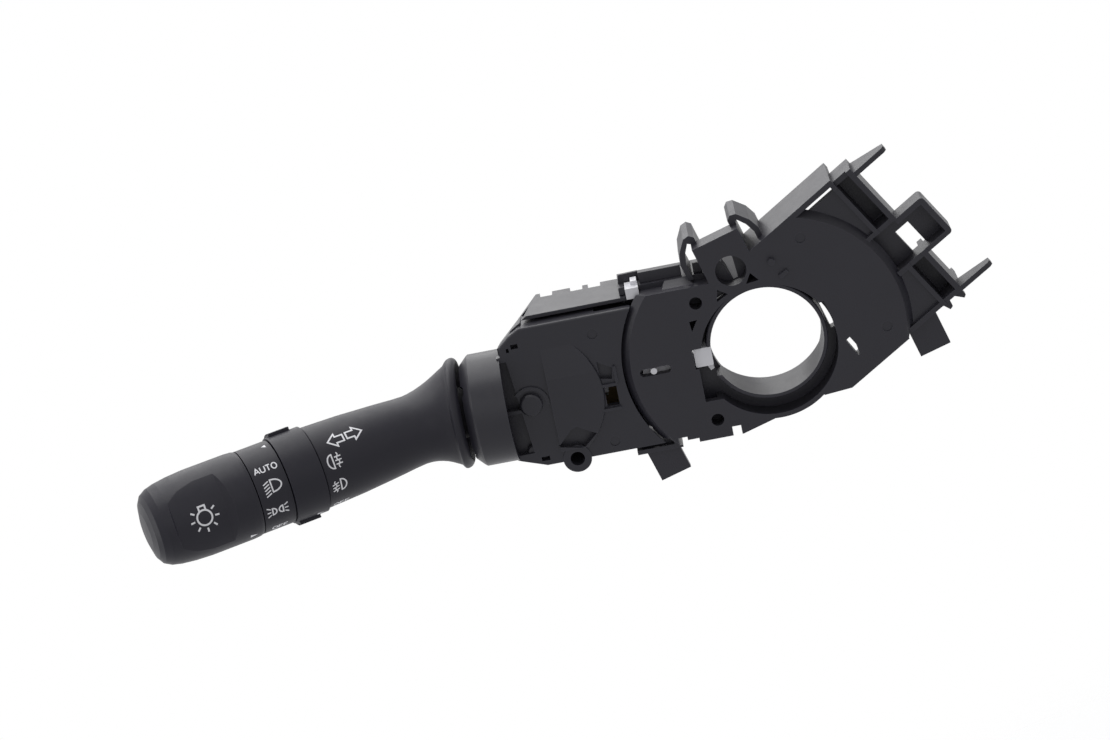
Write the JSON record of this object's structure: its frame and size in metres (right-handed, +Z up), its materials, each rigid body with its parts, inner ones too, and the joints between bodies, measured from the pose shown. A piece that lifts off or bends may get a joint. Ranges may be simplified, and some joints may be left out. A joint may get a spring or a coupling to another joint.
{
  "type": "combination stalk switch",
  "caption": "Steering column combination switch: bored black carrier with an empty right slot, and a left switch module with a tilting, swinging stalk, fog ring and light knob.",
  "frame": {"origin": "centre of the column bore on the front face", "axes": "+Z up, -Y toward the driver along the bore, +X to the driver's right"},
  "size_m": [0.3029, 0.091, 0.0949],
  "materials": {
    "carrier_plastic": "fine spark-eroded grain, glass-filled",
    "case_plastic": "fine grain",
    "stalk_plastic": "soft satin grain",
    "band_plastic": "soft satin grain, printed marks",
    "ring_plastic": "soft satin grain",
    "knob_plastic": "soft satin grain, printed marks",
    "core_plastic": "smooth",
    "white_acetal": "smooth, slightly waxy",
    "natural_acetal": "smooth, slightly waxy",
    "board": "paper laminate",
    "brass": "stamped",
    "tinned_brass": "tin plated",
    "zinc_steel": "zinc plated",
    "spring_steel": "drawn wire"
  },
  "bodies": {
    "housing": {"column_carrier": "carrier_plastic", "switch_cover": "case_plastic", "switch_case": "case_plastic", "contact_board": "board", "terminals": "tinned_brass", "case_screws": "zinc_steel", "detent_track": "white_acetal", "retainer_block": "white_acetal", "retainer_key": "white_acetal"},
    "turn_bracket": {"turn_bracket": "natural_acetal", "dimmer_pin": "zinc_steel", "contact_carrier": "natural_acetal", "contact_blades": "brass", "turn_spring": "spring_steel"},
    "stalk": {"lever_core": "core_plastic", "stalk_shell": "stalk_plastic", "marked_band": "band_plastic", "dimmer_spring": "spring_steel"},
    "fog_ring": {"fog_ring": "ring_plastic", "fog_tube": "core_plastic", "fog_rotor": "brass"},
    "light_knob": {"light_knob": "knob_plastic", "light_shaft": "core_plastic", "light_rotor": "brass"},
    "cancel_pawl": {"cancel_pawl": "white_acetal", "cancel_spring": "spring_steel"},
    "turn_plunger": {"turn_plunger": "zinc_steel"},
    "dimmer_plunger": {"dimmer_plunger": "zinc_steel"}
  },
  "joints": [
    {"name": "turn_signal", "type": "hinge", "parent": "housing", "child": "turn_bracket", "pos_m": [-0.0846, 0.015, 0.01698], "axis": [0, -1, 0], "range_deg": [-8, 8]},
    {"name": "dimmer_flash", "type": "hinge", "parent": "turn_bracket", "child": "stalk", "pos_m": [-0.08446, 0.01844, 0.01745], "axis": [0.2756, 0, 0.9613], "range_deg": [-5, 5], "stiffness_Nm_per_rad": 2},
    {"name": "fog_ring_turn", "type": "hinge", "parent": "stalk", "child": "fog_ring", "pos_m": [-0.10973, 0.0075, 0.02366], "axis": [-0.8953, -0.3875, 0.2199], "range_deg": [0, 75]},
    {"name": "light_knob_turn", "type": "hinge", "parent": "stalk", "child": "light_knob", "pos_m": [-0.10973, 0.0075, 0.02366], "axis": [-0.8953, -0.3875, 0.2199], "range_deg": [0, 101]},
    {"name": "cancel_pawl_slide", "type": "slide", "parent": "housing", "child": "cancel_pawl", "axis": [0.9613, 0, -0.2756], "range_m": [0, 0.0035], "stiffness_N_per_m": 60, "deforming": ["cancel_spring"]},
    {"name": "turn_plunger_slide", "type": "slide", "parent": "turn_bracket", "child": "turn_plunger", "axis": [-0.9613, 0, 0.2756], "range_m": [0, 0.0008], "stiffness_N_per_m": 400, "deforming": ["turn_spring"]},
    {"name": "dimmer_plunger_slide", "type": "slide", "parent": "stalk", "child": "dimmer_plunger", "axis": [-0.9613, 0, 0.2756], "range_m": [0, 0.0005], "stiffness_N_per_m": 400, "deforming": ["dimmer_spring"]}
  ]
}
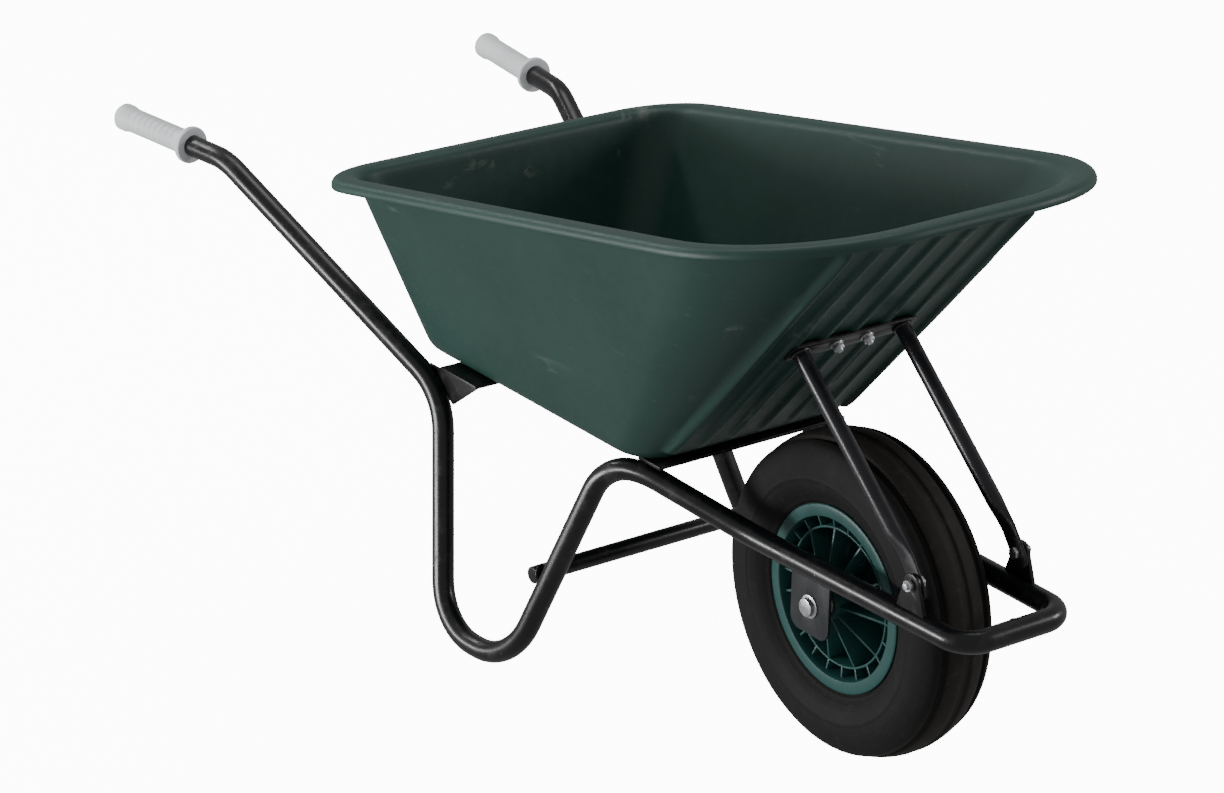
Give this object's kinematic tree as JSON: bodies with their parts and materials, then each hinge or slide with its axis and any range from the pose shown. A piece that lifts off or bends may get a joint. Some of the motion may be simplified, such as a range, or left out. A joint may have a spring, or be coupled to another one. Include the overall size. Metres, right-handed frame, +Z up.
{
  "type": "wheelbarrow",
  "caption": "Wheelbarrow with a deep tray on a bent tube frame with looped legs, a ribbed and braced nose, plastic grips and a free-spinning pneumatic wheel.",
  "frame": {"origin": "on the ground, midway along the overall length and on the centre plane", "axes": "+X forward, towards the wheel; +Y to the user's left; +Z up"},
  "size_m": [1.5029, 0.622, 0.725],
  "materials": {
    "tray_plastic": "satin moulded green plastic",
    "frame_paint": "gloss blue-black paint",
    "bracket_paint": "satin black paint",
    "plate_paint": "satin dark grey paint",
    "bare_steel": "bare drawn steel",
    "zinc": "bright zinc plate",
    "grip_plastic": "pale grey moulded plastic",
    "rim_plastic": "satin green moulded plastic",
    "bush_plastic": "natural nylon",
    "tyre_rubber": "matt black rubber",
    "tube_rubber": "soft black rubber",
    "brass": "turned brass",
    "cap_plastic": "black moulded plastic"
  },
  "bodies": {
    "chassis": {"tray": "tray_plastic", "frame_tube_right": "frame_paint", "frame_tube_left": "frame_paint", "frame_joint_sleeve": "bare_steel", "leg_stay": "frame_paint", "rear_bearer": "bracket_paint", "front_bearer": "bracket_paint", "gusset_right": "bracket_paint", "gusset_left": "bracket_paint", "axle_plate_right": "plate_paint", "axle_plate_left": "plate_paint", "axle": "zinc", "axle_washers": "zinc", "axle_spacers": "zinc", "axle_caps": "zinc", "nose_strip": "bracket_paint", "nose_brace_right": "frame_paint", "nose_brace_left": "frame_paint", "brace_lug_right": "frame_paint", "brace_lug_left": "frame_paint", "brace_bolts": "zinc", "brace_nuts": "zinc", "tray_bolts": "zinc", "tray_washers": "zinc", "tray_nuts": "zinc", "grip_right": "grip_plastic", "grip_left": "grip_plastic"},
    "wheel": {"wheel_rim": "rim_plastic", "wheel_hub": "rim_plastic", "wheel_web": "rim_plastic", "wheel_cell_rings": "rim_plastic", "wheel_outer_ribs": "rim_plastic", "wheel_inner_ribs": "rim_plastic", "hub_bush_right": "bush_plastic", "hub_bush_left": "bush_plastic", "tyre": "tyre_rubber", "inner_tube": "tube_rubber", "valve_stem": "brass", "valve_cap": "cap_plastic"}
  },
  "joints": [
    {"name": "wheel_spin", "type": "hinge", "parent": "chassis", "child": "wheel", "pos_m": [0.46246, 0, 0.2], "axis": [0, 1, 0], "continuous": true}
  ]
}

====================

## WRITTEN PROBLEM
Give all the records again. Match them exactly.

## ANSWER TO THE TASK
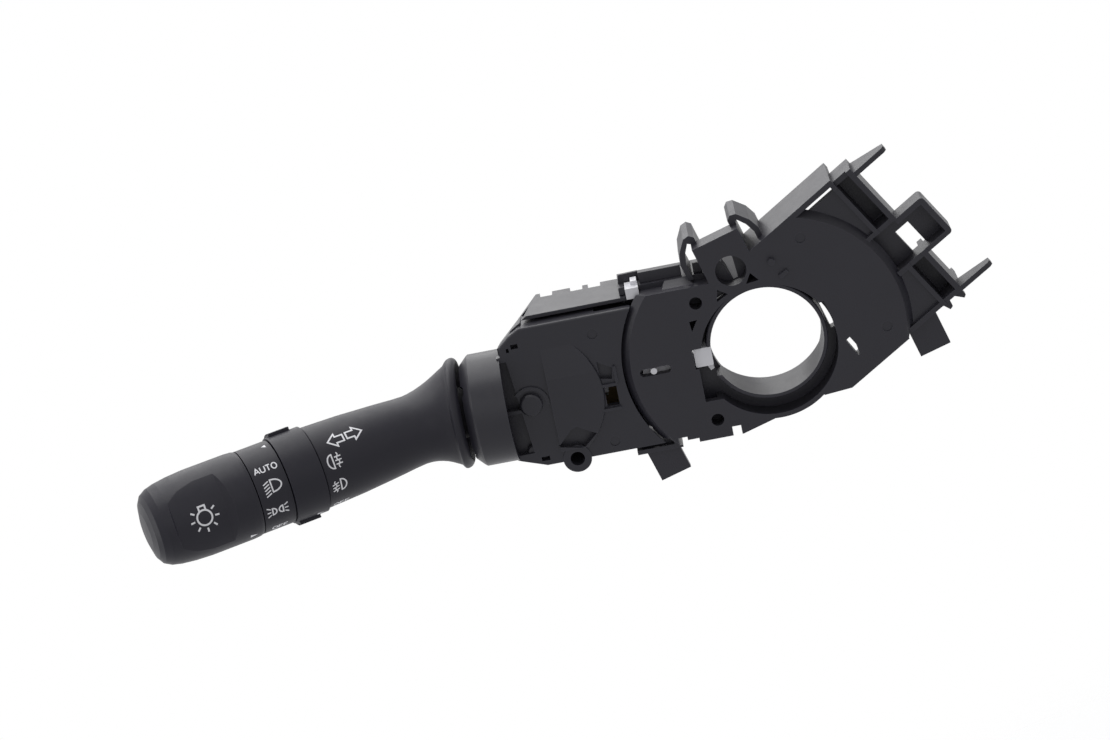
Write the JSON record of this object's structure: its frame and size in metres (right-handed, +Z up), its materials, each rigid body with its parts, inner ones too, and the joints between bodies, measured from the pose shown. A piece that lifts off or bends may get a joint. Ranges may be simplified, and some joints may be left out. A joint may get a spring or a coupling to another joint.
{
  "type": "combination stalk switch",
  "caption": "Steering column combination switch: bored black carrier with an empty right slot, and a left switch module with a tilting, swinging stalk, fog ring and light knob.",
  "frame": {"origin": "centre of the column bore on the front face", "axes": "+Z up, -Y toward the driver along the bore, +X to the driver's right"},
  "size_m": [0.3029, 0.091, 0.0949],
  "materials": {
    "carrier_plastic": "fine spark-eroded grain, glass-filled",
    "case_plastic": "fine grain",
    "stalk_plastic": "soft satin grain",
    "band_plastic": "soft satin grain, printed marks",
    "ring_plastic": "soft satin grain",
    "knob_plastic": "soft satin grain, printed marks",
    "core_plastic": "smooth",
    "white_acetal": "smooth, slightly waxy",
    "natural_acetal": "smooth, slightly waxy",
    "board": "paper laminate",
    "brass": "stamped",
    "tinned_brass": "tin plated",
    "zinc_steel": "zinc plated",
    "spring_steel": "drawn wire"
  },
  "bodies": {
    "housing": {"column_carrier": "carrier_plastic", "switch_cover": "case_plastic", "switch_case": "case_plastic", "contact_board": "board", "terminals": "tinned_brass", "case_screws": "zinc_steel", "detent_track": "white_acetal", "retainer_block": "white_acetal", "retainer_key": "white_acetal"},
    "turn_bracket": {"turn_bracket": "natural_acetal", "dimmer_pin": "zinc_steel", "contact_carrier": "natural_acetal", "contact_blades": "brass", "turn_spring": "spring_steel"},
    "stalk": {"lever_core": "core_plastic", "stalk_shell": "stalk_plastic", "marked_band": "band_plastic", "dimmer_spring": "spring_steel"},
    "fog_ring": {"fog_ring": "ring_plastic", "fog_tube": "core_plastic", "fog_rotor": "brass"},
    "light_knob": {"light_knob": "knob_plastic", "light_shaft": "core_plastic", "light_rotor": "brass"},
    "cancel_pawl": {"cancel_pawl": "white_acetal", "cancel_spring": "spring_steel"},
    "turn_plunger": {"turn_plunger": "zinc_steel"},
    "dimmer_plunger": {"dimmer_plunger": "zinc_steel"}
  },
  "joints": [
    {"name": "turn_signal", "type": "hinge", "parent": "housing", "child": "turn_bracket", "pos_m": [-0.0846, 0.015, 0.01698], "axis": [0, -1, 0], "range_deg": [-8, 8]},
    {"name": "dimmer_flash", "type": "hinge", "parent": "turn_bracket", "child": "stalk", "pos_m": [-0.08446, 0.01844, 0.01745], "axis": [0.2756, 0, 0.9613], "range_deg": [-5, 5], "stiffness_Nm_per_rad": 2},
    {"name": "fog_ring_turn", "type": "hinge", "parent": "stalk", "child": "fog_ring", "pos_m": [-0.10973, 0.0075, 0.02366], "axis": [-0.8953, -0.3875, 0.2199], "range_deg": [0, 75]},
    {"name": "light_knob_turn", "type": "hinge", "parent": "stalk", "child": "light_knob", "pos_m": [-0.10973, 0.0075, 0.02366], "axis": [-0.8953, -0.3875, 0.2199], "range_deg": [0, 101]},
    {"name": "cancel_pawl_slide", "type": "slide", "parent": "housing", "child": "cancel_pawl", "axis": [0.9613, 0, -0.2756], "range_m": [0, 0.0035], "stiffness_N_per_m": 60, "deforming": ["cancel_spring"]},
    {"name": "turn_plunger_slide", "type": "slide", "parent": "turn_bracket", "child": "turn_plunger", "axis": [-0.9613, 0, 0.2756], "range_m": [0, 0.0008], "stiffness_N_per_m": 400, "deforming": ["turn_spring"]},
    {"name": "dimmer_plunger_slide", "type": "slide", "parent": "stalk", "child": "dimmer_plunger", "axis": [-0.9613, 0, 0.2756], "range_m": [0, 0.0005], "stiffness_N_per_m": 400, "deforming": ["dimmer_spring"]}
  ]
}
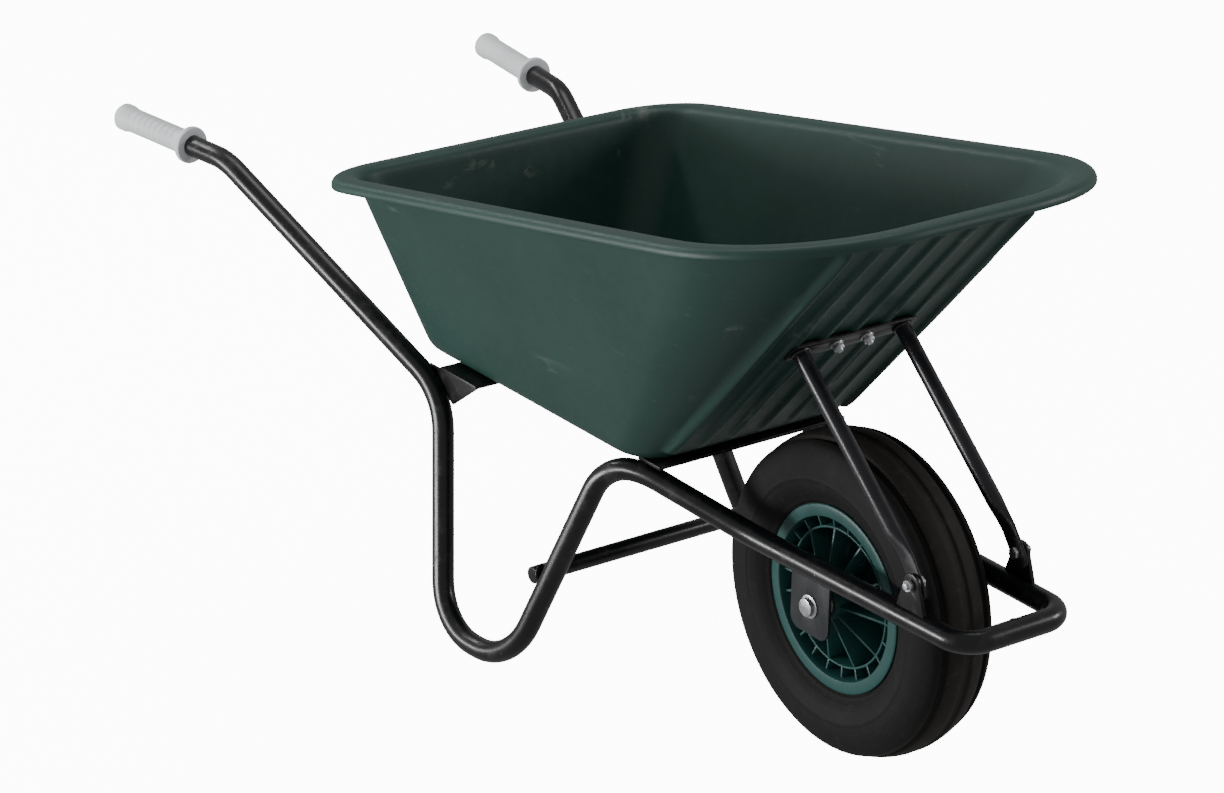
Give this object's kinematic tree as JSON: bodies with their parts and materials, then each hinge or slide with its axis and any range from the pose shown. A piece that lifts off or bends may get a joint. Some of the motion may be simplified, such as a range, or left out. A joint may have a spring, or be coupled to another one. Include the overall size. Metres, right-handed frame, +Z up.
{
  "type": "wheelbarrow",
  "caption": "Wheelbarrow with a deep tray on a bent tube frame with looped legs, a ribbed and braced nose, plastic grips and a free-spinning pneumatic wheel.",
  "frame": {"origin": "on the ground, midway along the overall length and on the centre plane", "axes": "+X forward, towards the wheel; +Y to the user's left; +Z up"},
  "size_m": [1.5029, 0.622, 0.725],
  "materials": {
    "tray_plastic": "satin moulded green plastic",
    "frame_paint": "gloss blue-black paint",
    "bracket_paint": "satin black paint",
    "plate_paint": "satin dark grey paint",
    "bare_steel": "bare drawn steel",
    "zinc": "bright zinc plate",
    "grip_plastic": "pale grey moulded plastic",
    "rim_plastic": "satin green moulded plastic",
    "bush_plastic": "natural nylon",
    "tyre_rubber": "matt black rubber",
    "tube_rubber": "soft black rubber",
    "brass": "turned brass",
    "cap_plastic": "black moulded plastic"
  },
  "bodies": {
    "chassis": {"tray": "tray_plastic", "frame_tube_right": "frame_paint", "frame_tube_left": "frame_paint", "frame_joint_sleeve": "bare_steel", "leg_stay": "frame_paint", "rear_bearer": "bracket_paint", "front_bearer": "bracket_paint", "gusset_right": "bracket_paint", "gusset_left": "bracket_paint", "axle_plate_right": "plate_paint", "axle_plate_left": "plate_paint", "axle": "zinc", "axle_washers": "zinc", "axle_spacers": "zinc", "axle_caps": "zinc", "nose_strip": "bracket_paint", "nose_brace_right": "frame_paint", "nose_brace_left": "frame_paint", "brace_lug_right": "frame_paint", "brace_lug_left": "frame_paint", "brace_bolts": "zinc", "brace_nuts": "zinc", "tray_bolts": "zinc", "tray_washers": "zinc", "tray_nuts": "zinc", "grip_right": "grip_plastic", "grip_left": "grip_plastic"},
    "wheel": {"wheel_rim": "rim_plastic", "wheel_hub": "rim_plastic", "wheel_web": "rim_plastic", "wheel_cell_rings": "rim_plastic", "wheel_outer_ribs": "rim_plastic", "wheel_inner_ribs": "rim_plastic", "hub_bush_right": "bush_plastic", "hub_bush_left": "bush_plastic", "tyre": "tyre_rubber", "inner_tube": "tube_rubber", "valve_stem": "brass", "valve_cap": "cap_plastic"}
  },
  "joints": [
    {"name": "wheel_spin", "type": "hinge", "parent": "chassis", "child": "wheel", "pos_m": [0.46246, 0, 0.2], "axis": [0, 1, 0], "continuous": true}
  ]
}